На первом этаже у дверей своей квартиры стояла консьержка и растерянно смотрела на него. Он шепнул «до свидания», но она только молча смотрела, и все. Через час полиция будет допрашивать ее, попросит описать его. И она опишет. Среднего роста мужчина, обыкновенной наружности. Лет двадцати. Или, может, тридцати. Но не сорока, во всяком случае. Так ей кажется.

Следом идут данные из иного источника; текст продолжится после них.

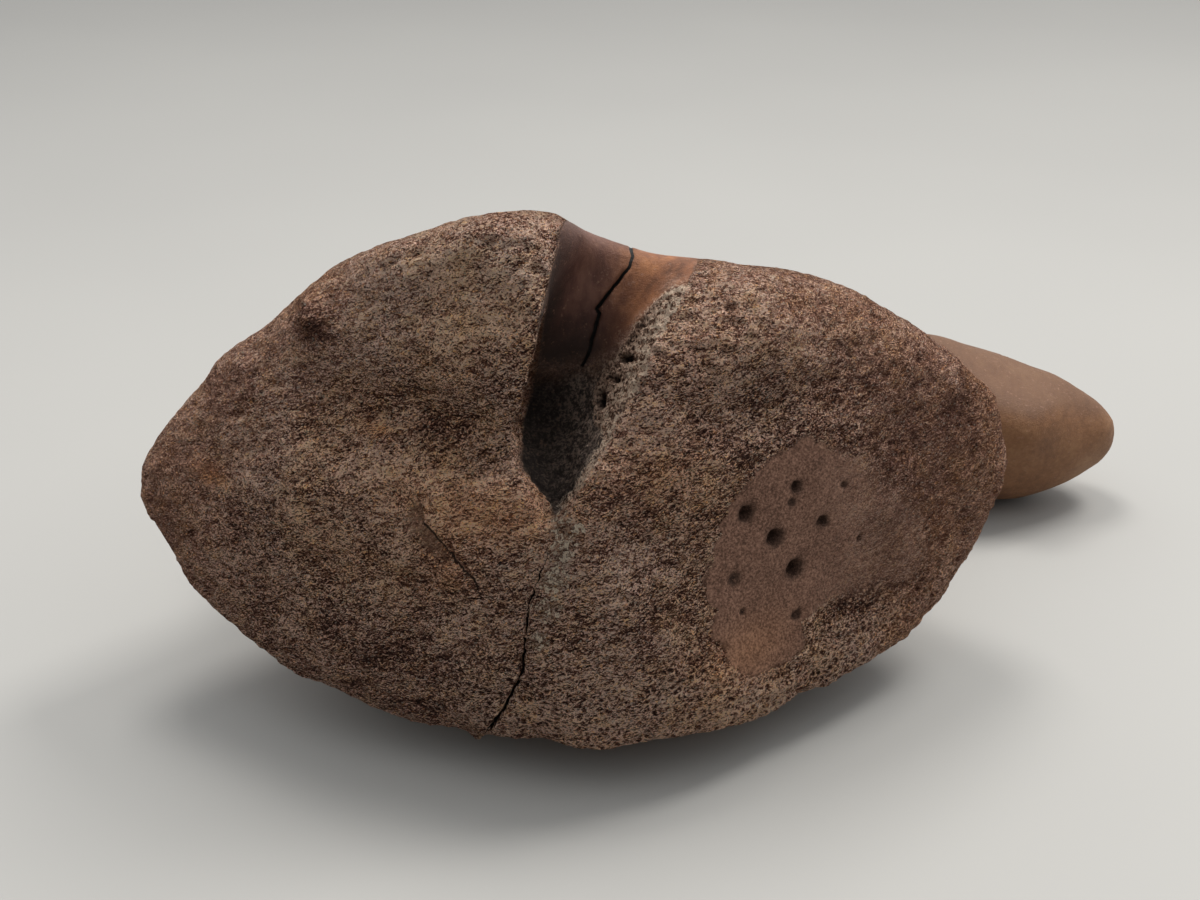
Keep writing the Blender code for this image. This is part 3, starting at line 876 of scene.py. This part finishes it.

Он вышел на улицу. Париж тихонько рокотал, словно гроза, которая ближе не подступала, но никогда не кончалась. Пистолет он бросил в мусорный контейнер, который приметил заранее. Два совершенно новых пистолета той же марки ждали в Загребе. Он купил сразу несколько, со скидкой.
Когда полчаса спустя автобус, направлявшийся из Парижа в аэропорт Шарль-де-Голль, проезжал Порт-де-ла-Шапель, в воздухе замельтешили снежинки, выбелили землю между мерзлыми желтыми былинками, торчащими кое-где под серым небом.
Пройдя регистрацию и контроль безопасности, он двинул прямиком в мужской туалет. Стал в конце длинного ряда писсуаров, расстегнул ширинку — струя ударила прямо по белым таблеткам дезодоранта на дне. Закрыл глаза и сосредоточился на сладковатом запахе парадихлорбензола и лимонной отдушки фирмы «Джей & Джей кемиклз». Синий прочерк к свободе прервался. Он на пробу произнес название: «Ос-ло».